■ **WHAT THE TASK ASKS**: Write the material out again exactly as it stands.

■ **INFORMATION SHOWN**:
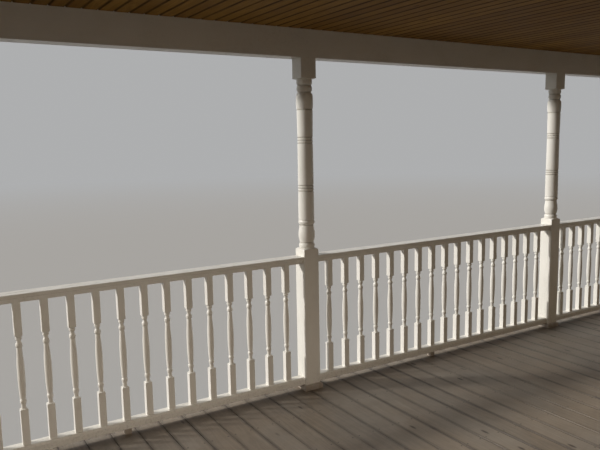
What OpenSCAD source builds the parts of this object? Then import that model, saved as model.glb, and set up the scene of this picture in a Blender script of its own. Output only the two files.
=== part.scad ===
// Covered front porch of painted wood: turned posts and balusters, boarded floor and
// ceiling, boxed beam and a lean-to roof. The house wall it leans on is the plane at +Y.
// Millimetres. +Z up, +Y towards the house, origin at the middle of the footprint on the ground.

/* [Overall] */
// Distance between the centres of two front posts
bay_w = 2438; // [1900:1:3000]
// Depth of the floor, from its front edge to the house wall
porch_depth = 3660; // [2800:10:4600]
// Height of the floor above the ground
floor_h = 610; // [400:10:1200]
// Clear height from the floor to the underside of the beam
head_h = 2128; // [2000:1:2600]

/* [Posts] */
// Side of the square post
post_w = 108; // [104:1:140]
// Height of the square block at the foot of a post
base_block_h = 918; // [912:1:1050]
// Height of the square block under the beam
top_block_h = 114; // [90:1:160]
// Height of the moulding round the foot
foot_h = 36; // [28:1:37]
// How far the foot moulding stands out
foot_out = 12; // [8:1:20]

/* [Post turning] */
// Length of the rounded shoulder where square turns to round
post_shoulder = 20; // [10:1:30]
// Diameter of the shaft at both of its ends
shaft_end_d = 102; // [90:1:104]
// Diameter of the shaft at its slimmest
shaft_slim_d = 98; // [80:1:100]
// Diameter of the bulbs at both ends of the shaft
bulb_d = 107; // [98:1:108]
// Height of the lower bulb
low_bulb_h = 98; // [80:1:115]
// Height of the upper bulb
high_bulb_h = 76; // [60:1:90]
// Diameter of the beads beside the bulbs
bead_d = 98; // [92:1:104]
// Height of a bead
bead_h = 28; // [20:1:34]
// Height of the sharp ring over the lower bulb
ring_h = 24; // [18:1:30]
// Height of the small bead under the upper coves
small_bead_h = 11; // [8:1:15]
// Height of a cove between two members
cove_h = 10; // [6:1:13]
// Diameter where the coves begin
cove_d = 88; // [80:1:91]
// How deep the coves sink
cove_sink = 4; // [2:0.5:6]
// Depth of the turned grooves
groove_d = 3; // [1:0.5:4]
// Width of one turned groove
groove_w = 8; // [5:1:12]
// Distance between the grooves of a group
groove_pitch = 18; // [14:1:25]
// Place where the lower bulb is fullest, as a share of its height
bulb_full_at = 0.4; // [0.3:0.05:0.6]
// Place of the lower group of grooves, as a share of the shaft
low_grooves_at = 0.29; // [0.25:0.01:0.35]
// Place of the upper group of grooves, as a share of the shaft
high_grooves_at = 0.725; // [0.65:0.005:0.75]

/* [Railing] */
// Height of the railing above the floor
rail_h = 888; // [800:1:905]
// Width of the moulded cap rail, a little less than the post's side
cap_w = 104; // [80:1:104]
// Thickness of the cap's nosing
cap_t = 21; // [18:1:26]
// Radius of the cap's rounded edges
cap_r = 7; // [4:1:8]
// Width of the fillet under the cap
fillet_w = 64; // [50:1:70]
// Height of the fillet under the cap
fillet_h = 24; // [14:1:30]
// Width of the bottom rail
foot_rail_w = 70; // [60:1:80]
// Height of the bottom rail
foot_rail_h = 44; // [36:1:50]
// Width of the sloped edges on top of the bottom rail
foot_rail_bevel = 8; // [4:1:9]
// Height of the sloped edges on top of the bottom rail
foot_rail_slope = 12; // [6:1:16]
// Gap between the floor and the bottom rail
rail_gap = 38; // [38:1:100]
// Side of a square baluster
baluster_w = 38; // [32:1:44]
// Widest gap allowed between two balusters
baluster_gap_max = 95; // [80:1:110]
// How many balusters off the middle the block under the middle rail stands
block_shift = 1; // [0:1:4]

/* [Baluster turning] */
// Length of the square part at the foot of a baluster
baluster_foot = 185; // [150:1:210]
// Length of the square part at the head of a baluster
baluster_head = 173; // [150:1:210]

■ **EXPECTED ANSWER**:
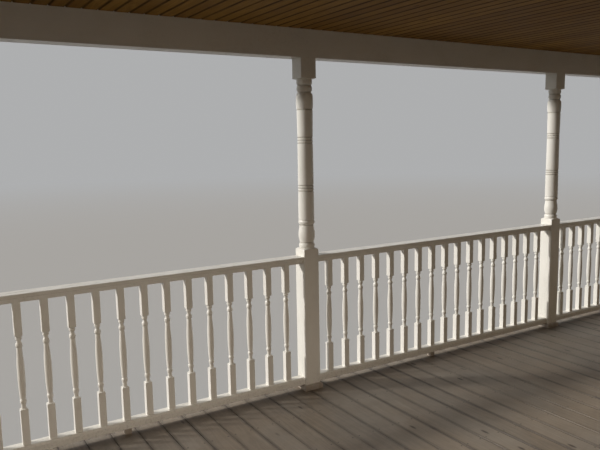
What OpenSCAD source builds the parts of this object? Then import that model, saved as model.glb, and set up the scene of this picture in a Blender script of its own. Output only the two files.
=== part.scad ===
// Covered front porch of painted wood: turned posts and balusters, boarded floor and
// ceiling, boxed beam and a lean-to roof. The house wall it leans on is the plane at +Y.
// Millimetres. +Z up, +Y towards the house, origin at the middle of the footprint on the ground.

/* [Overall] */
// Distance between the centres of two front posts
bay_w = 2438; // [1900:1:3000]
// Depth of the floor, from its front edge to the house wall
porch_depth = 3660; // [2800:10:4600]
// Height of the floor above the ground
floor_h = 610; // [400:10:1200]
// Clear height from the floor to the underside of the beam
head_h = 2128; // [2000:1:2600]

/* [Posts] */
// Side of the square post
post_w = 108; // [104:1:140]
// Height of the square block at the foot of a post
base_block_h = 918; // [912:1:1050]
// Height of the square block under the beam
top_block_h = 114; // [90:1:160]
// Height of the moulding round the foot
foot_h = 36; // [28:1:37]
// How far the foot moulding stands out
foot_out = 12; // [8:1:20]

/* [Post turning] */
// Length of the rounded shoulder where square turns to round
post_shoulder = 20; // [10:1:30]
// Diameter of the shaft at both of its ends
shaft_end_d = 102; // [90:1:104]
// Diameter of the shaft at its slimmest
shaft_slim_d = 98; // [80:1:100]
// Diameter of the bulbs at both ends of the shaft
bulb_d = 107; // [98:1:108]
// Height of the lower bulb
low_bulb_h = 98; // [80:1:115]
// Height of the upper bulb
high_bulb_h = 76; // [60:1:90]
// Diameter of the beads beside the bulbs
bead_d = 98; // [92:1:104]
// Height of a bead
bead_h = 28; // [20:1:34]
// Height of the sharp ring over the lower bulb
ring_h = 24; // [18:1:30]
// Height of the small bead under the upper coves
small_bead_h = 11; // [8:1:15]
// Height of a cove between two members
cove_h = 10; // [6:1:13]
// Diameter where the coves begin
cove_d = 88; // [80:1:91]
// How deep the coves sink
cove_sink = 4; // [2:0.5:6]
// Depth of the turned grooves
groove_d = 3; // [1:0.5:4]
// Width of one turned groove
groove_w = 8; // [5:1:12]
// Distance between the grooves of a group
groove_pitch = 18; // [14:1:25]
// Place where the lower bulb is fullest, as a share of its height
bulb_full_at = 0.4; // [0.3:0.05:0.6]
// Place of the lower group of grooves, as a share of the shaft
low_grooves_at = 0.29; // [0.25:0.01:0.35]
// Place of the upper group of grooves, as a share of the shaft
high_grooves_at = 0.725; // [0.65:0.005:0.75]

/* [Railing] */
// Height of the railing above the floor
rail_h = 888; // [800:1:905]
// Width of the moulded cap rail, a little less than the post's side
cap_w = 104; // [80:1:104]
// Thickness of the cap's nosing
cap_t = 21; // [18:1:26]
// Radius of the cap's rounded edges
cap_r = 7; // [4:1:8]
// Width of the fillet under the cap
fillet_w = 64; // [50:1:70]
// Height of the fillet under the cap
fillet_h = 24; // [14:1:30]
// Width of the bottom rail
foot_rail_w = 70; // [60:1:80]
// Height of the bottom rail
foot_rail_h = 44; // [36:1:50]
// Width of the sloped edges on top of the bottom rail
foot_rail_bevel = 8; // [4:1:9]
// Height of the sloped edges on top of the bottom rail
foot_rail_slope = 12; // [6:1:16]
// Gap between the floor and the bottom rail
rail_gap = 38; // [38:1:100]
// Side of a square baluster
baluster_w = 38; // [32:1:44]
// Widest gap allowed between two balusters
baluster_gap_max = 95; // [80:1:110]
// How many balusters off the middle the block under the middle rail stands
block_shift = 1; // [0:1:4]

/* [Baluster turning] */
// Length of the square part at the foot of a baluster
baluster_foot = 185; // [150:1:210]
// Length of the square part at the head of a baluster
baluster_head = 173; // [150:1:210]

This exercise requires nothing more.